ARTICLE ADAM BARAN
PHOTOGRAPHY DANIELLE LEVITT
AS A TEENAGER CHRIS CROCKER TURNED HIS ANGST INTO YOUTUBE GOLD— MOST NOTABLY WITH A DEFENSE OF BRITNEY SPEARS AT HER LOWEST POINT. NOW HIS OWN RISE AND FALL IS THE SUBJECT OF A DOCUMENTARY SURE TO ATTRACT ITS SHARE OF VIEWS
The large white sign by the railroad tracks welcomes visitors to Bristol, Tennessee, with a simple and quaint description: “A Good Place To Live.” It’s classic Americana hailing a peaceful, wholesome town, one that boasts a 1998 Congressional designation as “the birthplace of country music.” Someone who will probably never make it into Bristol’s tourism brochures is Internet superstar, pop singer, and webcam performance artist Chris Crocker, best known for his “Leave Britney Alone” video, which exploded on the scene in 2007.

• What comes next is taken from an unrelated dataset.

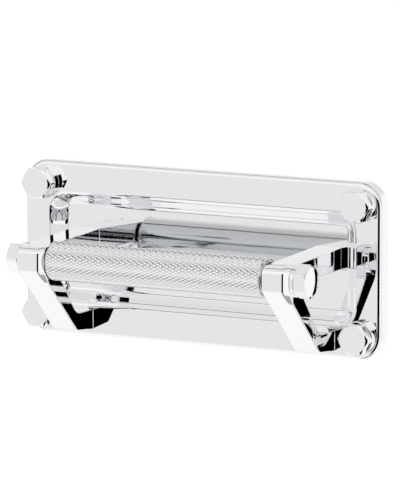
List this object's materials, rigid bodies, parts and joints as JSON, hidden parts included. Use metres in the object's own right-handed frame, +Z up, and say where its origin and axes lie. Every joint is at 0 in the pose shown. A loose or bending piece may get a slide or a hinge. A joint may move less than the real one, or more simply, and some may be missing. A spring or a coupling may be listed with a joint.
{
  "type": "toilet paper holder",
  "caption": "Wall-mounted toilet paper holder: recessed chrome back plate, bracket arms, hexagonal fixings and a knurled spring-pin roller.",
  "frame": {"origin": "centre of the back plate's rear face, on the wall, midway between the four wall studs", "axes": "+X along the roller to the viewer's right, +Y into the wall, +Z up"},
  "size_m": [0.221, 0.0811, 0.097],
  "materials": {
    "chrome": "polished chrome plate",
    "knurled_chrome": "chrome plate over a fine diamond knurl",
    "steel": "plain turned stainless steel",
    "nylon": "natural white nylon"
  },
  "bodies": {
    "bracket": {"back_plate": "chrome", "arm_left": "chrome", "arm_right": "chrome", "end_cap_left": "chrome", "end_cap_right": "chrome", "corner_collar_top_left": "chrome", "corner_collar_top_right": "chrome", "corner_collar_bottom_left": "chrome", "corner_collar_bottom_right": "chrome", "corner_nut_top_left": "chrome", "corner_nut_top_right": "chrome", "corner_nut_bottom_left": "chrome", "corner_nut_bottom_right": "chrome", "arm_screw_upper_left": "steel", "arm_screw_upper_right": "steel", "arm_screw_lower_left": "steel", "arm_screw_lower_right": "steel", "wall_stud_top_left": "steel", "wall_stud_top_right": "steel", "wall_stud_bottom_left": "steel", "wall_stud_bottom_right": "steel", "pin_bush_left": "nylon", "pin_bush_right": "nylon"},
    "roller": {"roller_sleeve": "knurled_chrome", "roller_plug_left": "chrome", "roller_plug_right": "chrome", "fixed_pin": "steel", "spring_seat": "steel", "plunger_spring": "steel"},
    "plunger": {"plunger_pin": "steel"}
  },
  "joints": [
    {"name": "roller_spin", "type": "hinge", "parent": "bracket", "child": "roller", "pos_m": [0, -0.0539, 0], "axis": [1, 0, 0], "continuous": true},
    {"name": "plunger_press", "type": "slide", "parent": "roller", "child": "plunger", "axis": [-1, 0, 0], "range_m": [0, 0.0065], "stiffness_N_per_m": 600, "springref_m": -0.008, "deforming": ["plunger_spring"]}
  ]
}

Since then, Crocker, 24, has released hundreds of web videos which have garnered over 270 million views. His online success is the subject of Me @The Zoo, a thrilling, kinetic documentary by filmmakers Chris Moukarbel and Valerie Veatch that charts Crocker’s rise to fame, subsequent collapse, and current under-the-radar period. The film, scheduled to air on HBO in June, offers a complex look at someone “raised on the Internet.” The portrait that emerges is of a queer outsider, but one who paved the way for a new wave of like-minded content creators.
“Back in 2006, when I started posting videos, there really weren’t many visible gay teenagers making videos about their own lives,” says Crocker. Home-schooled after being relentlessly bullied over his ultra-femme/trans appearance, he found strength, paradoxically, in being as visible as possible in the online world. “I was used to the hatred, so I didn’t care,” he says. “I was paying attention to the fact that there were actually people out there who related to me. Having people write and tell me that I gave them confidence and made them feel better about going to school, that’s what I was drawing from. I never took the death threats seriously.”
Crocker also never saw himself as different from other kids—at least not until they started teasing him—in part because of the way his mother had raised him. “She’s very free-spirited and didn’t care if I had long hair in braids or played with Barbies and was feminine,” he says. “The years with her really had an impact on me.” Me @The Zoomakes the connection between Crocker’s relationship with his troubled mom—who still struggles with addiction and homelessness—and his compassion for Britney Spears, which is what led to the video that made him famous.
After becoming a YouTube celebrity, Crocker found himself on the receiving end of the same kind of hatred and baseless attacks being directed at the idol who had elicited his sympathy. Still, he soldiered on, his sights set on a bigger goal: a reality show that he hoped would present his true self to the public. He ramped up the outrageous behavior, but made an unfortunate misstep when he delivered flip comments about 9/11 in an attempt to mock out-of-touch celebrity behavior. America didn’t get the joke, and he found himself under attack again—and without a reality show. “I hope it comes across in the film that I wasn’t serious,” he says. “I wish I hadn’t done it.”
Today Crocker spends his days hanging out with his family, recording music—which nets him a steady income—and working out. His blond-bombshell-celebutante look is all but gone; now he looks more like a buff, boyish gay-porn star—a job he tried out last year. “I wish that my decisions didn’t have to come with so many explanations,” he says. “If I were doing porn, I’d be content with it. But I know that day-to-day I’m going to have to explain myself, just like with the Britney video.”
He hopes the documentary will do a lot of explaining for him, and help to kick off a new chapter in his life—something he got a taste of at the Sundance Film Festival, where the film premiered in January. “I still miss it,” he says of the screening. “When you’re posting, you know people are watching, you see the comments, but you can choose not to read them. In a theater you involuntarily hear their reactions, if they laugh or don’t. It’s very awkward. But I’m used to awkward places, so I liked it a lot.”